Results in Line with Market Expectations. In 2Q25, Cango reported total revenues of US$140 million, with the Bitcoin mining business generating US$138 million. Adjusted EBITDA for the quarter was US$99.1 million, while the GAAP net loss attributable to Cango's shareholders was US$295 million. This net loss was primarily due to non-operational factors, which are viewed as the “growing pains” of the company’s transformation. The loss stemmed from two one-off items: 1) A non-cash impairment loss related to the revaluation of 18EH mining machines, caused by a rise in stock price; 2) A one-off loss of US$82.6 million due to the disposal of Chinese assets, based on third-party valuation. Both items are part of Cango’s long-term strategic investments. As of 2Q25, Cango maintained $118 million in cash and cash equivalents, ensuring strong liquidity for future business expansion, strategic investments, and to manage market fluctuations.
Rapid Growth and Strong Operational Performance. Impressive Transformation: Within just 9 months of its transformation, Cango has emerged as one of the world’s second-largest bitcoin mining companies by hash rate, reaching 50 EH/s in Q2 (representing 6% of global mining capacity). Mining revenue for Q2 was RMB 989 million, accounting for over 98% of total revenue. Operational Excellence: From July to August, Cango saw a significant increase in mining machine uptime. The company reported an adjusted EBITDA of RMB 710 million, with bitcoin mining costs per unit at approximately US$98,000 (below market price), showcasing a competitive cost advantage over its peers. In August, Cango also acquired a 50 MW U.S. mining facility, laying the groundwork for future capacity expansion.
Clear Strategic Path and Promising Future: 1) Short-Term Strategy: Cango aims to: Maximize the potential of its 50 EH/s mining capacity, enhancing operational efficiency through improved maintenance practices and advanced mining machine upgrades. 2) Focus on cost control, particularly through the acquisition of low-cost mining sites, which will further reduce electricity costs and solidify Cango’s competitive edge. 3) Expand its green energy and energy storage business, which will not only reduce mining-related electricity expenses but also generate diversified income through green electricity sales or self-consumption. 4) Long-Term Vision: Cango is positioning itself for a transition from a pure bitcoin mining business to an “Energy + HPC (High-Performance Computing)” platform. The company has already planned an HPC pilot, expected to launch in the first half of 2026, which will position Cango at the intersection of AI-driven mining capacity and energy collaboration.
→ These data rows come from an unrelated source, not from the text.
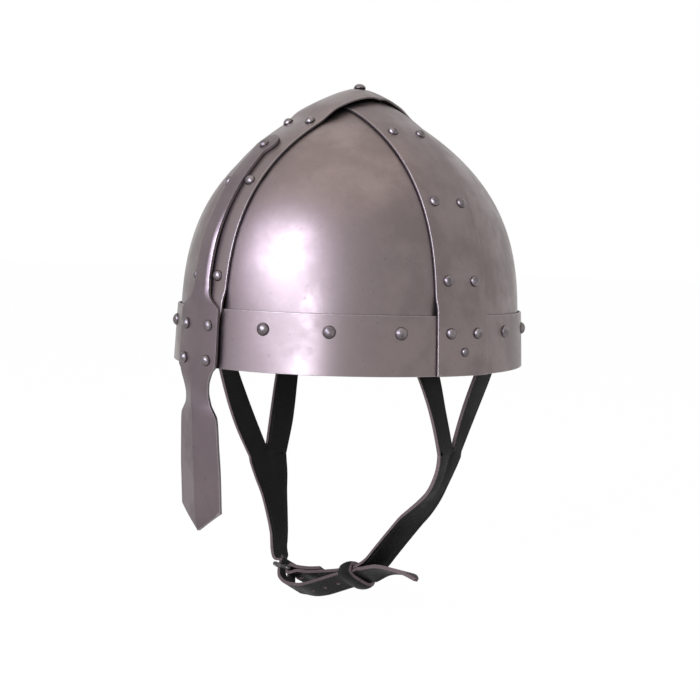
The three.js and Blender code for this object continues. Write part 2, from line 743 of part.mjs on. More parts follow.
// The buckle: a frame of round bar, with a tongue that turns on its heel bar
function barBetween(a, b, radius, frame) {
  const from = new THREE.Vector3(...a);
  const to = new THREE.Vector3(...b);
  const middle = from.clone().add(to).divideScalar(2);
  const place = along(to.clone().sub(from), middle).premultiply(strapMatrix(frame));
  return solidOf(bar(radius, from.distanceTo(to)), place);
}

function knob(at, radius, frame) {
  const place = new THREE.Matrix4().makeTranslation(...at).premultiply(strapMatrix(frame));
  return solidOf(new THREE.IcosahedronGeometry(radius * 1.15), place);
}

function buckleFrame() {
  const frame = strapFrame(0);
  const half = strapWidth / 2 + buckleGap + buckleBar;
  const corners = [[-half, 0, 0], [half, 0, 0], [half, buckleLength, 0], [-half, buckleLength, 0]];
  const bars = corners.flatMap((corner, i) => [
    barBetween(corner, corners[(i + 1) % 4], buckleBar, frame),
    knob(corner, buckleBar, frame),
  ]);
  return bars.reduce((solid, piece) => solid.add(piece));
}
addPiece("buckle_frame", buckleFrame(), buckleSteel);

function buckleTongue() {
  const frame = strapFrame(0);
  const loop = buckleBar + barGap + tongueBar;
  const ring = new THREE.TorusGeometry(loop, tongueBar, 6, 12).rotateY(Math.PI / 2);
  const tipPast = buckleLength + 2 * buckleBar;
  const tip = [0, tipPast, (loop * (tipPast - loop)) / (buckleLength - loop)];
  const shank = barBetween([0, loop, 0], tip, tongueBar, frame);
  const ends = knob(tip, tongueBar, frame).add(knob([0, loop, 0], tongueBar, frame));
  return solidOf(ring, strapMatrix(frame)).add(shank).add(ends);
}
addPiece("buckle_tongue", buckleTongue(), buckleSteel);

function roundedRing(width, height, wall) {
  const outline = (w, h, radius) => {
    const path = new THREE.Path();
    const [x, y] = [w / 2 - radius, h / 2 - radius];
    path.absarc(x, y, radius, 0, Math.PI / 2);
    path.absarc(-x, y, radius, Math.PI / 2, Math.PI);
    path.absarc(-x, -y, radius, Math.PI, 1.5 * Math.PI);
    path.absarc(x, -y, radius, 1.5 * Math.PI, 2 * Math.PI);
    return path;
  };
  const shape = new THREE.Shape(outline(width + 2 * wall, height + 2 * wall, wall).getPoints(3));
  shape.holes.push(new THREE.Path(outline(width, height, wall / 3).getPoints(2)));
  return shape;
}

function strapKeeper() {
  const layers = 2 * strapLeather + strapGap;
  const shape = roundedRing(strapWidth + 2 * keeperGap, layers + 2 * keeperGap, keeperWall);
  const band = new THREE.ExtrudeGeometry(shape, { depth: keeperLength, bevelEnabled: false });
  band.translate(0, (strapLeather + strapGap) / 2, -keeperLength / 2);
  const frame = strapFrame(-keeperBack);
  const back = frame.run.clone().negate();
  const place = new THREE.Matrix4().makeBasis(frame.across, frame.out, back).setPosition(frame.place);
  return solidOf(band, place);
}
addPiece("strap_keeper", strapKeeper(), strapHide);

// Rivets: each stands in a hole through the sheets that it holds, its tail hammered over inside
const caster = new THREE.Raycaster();
const bothSides = new THREE.MeshBasicMaterial({ side: THREE.DoubleSide });
const shown = new Map();
for (const [name, { solid }] of pieces) shown.set(name, new THREE.Mesh(geometryOf(solid), bothSides));

// How far out and in the held sheets reach along a rivet, over the circle that it covers
function stackReach(names, place, out, radius) {
  const aside = new THREE.Vector3(0, 0, 1).cross(out).add(new THREE.Vector3(out.z, 0, 0)).normalize();
  const far = rimHalfLength / 4;
  const reach = [-far, far];
  for (let i = 0; i <= 8; i++) {
    const spoke = aside.clone().addScaledVector(out, -aside.dot(out)).setLength(i < 8 ? radius : 0);
    spoke.applyAxisAngle(out, (i / 8) * 2 * Math.PI);
    const from = place.clone().add(spoke).addScaledVector(out, far);
    caster.set(from, out.clone().negate());
    caster.far = 2 * far;
    const found = names.flatMap((name) => caster.intersectObject(shown.get(name)));
    const hits = found.map((hit) => far - hit.distance);
    if (!hits.length) continue;
    reach[0] = Math.max(reach[0], ...hits);
    reach[1] = Math.min(reach[1], ...hits);
  }
  return reach;
}

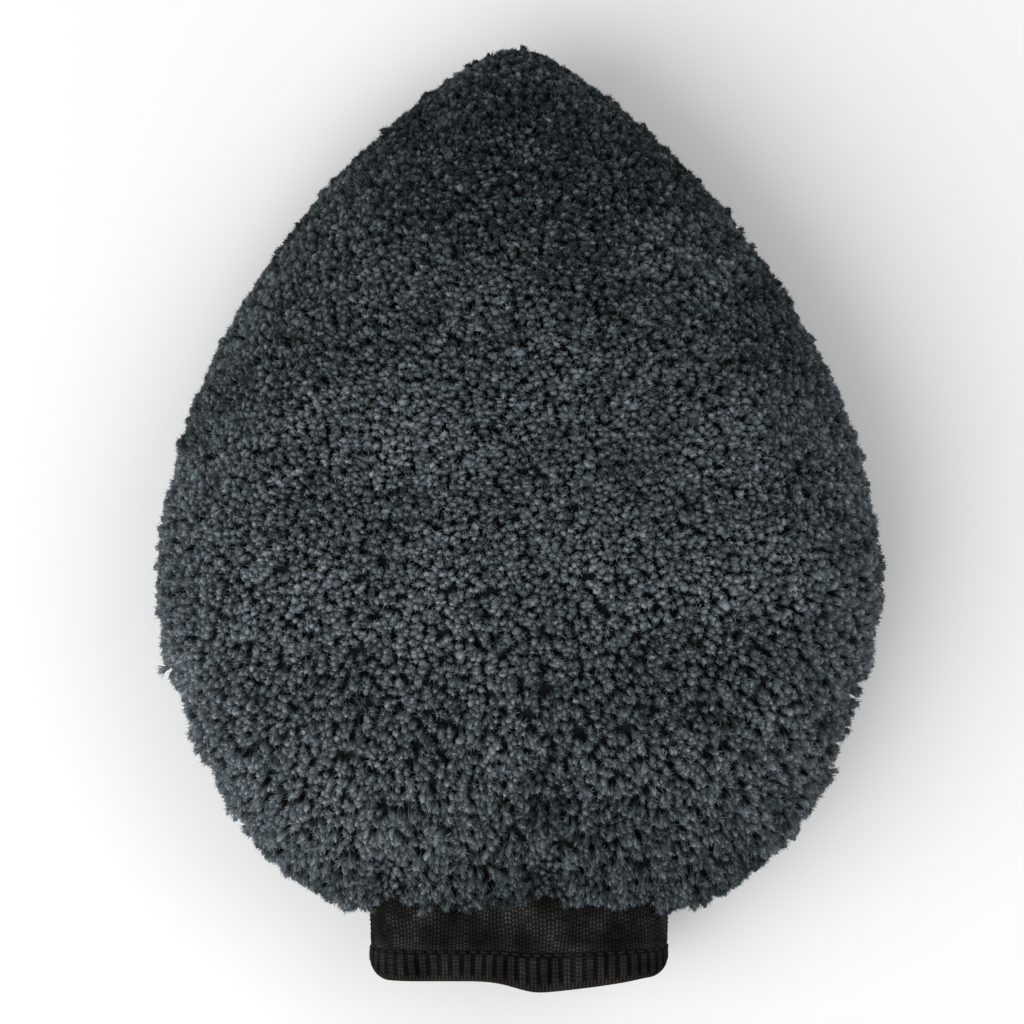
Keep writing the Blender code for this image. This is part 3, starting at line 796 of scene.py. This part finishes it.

Attractive Valuation with Re-Rating Potential. Cango’s shares are currently trading at US$5.50 per ADS, with a market capitalization of US$1,002 million. We forecast revenues of US$609 million and US$850 million for CY2025 and CY2026, respectively. This equates to price-to-sales (P/S) multiples of 1.6x and 1.2x, significantly below the peer group averages of 6.9x and 4.8x. With Cango’s exit from its China-based operations and the removal of associated regulatory risks, we expect the current valuation discount to narrow. This should enable Cango’s multiples to re-rate closer to peers like Marathon Digital (MARA), Riot Platforms (RIOT), and Core Scientific (CORZ).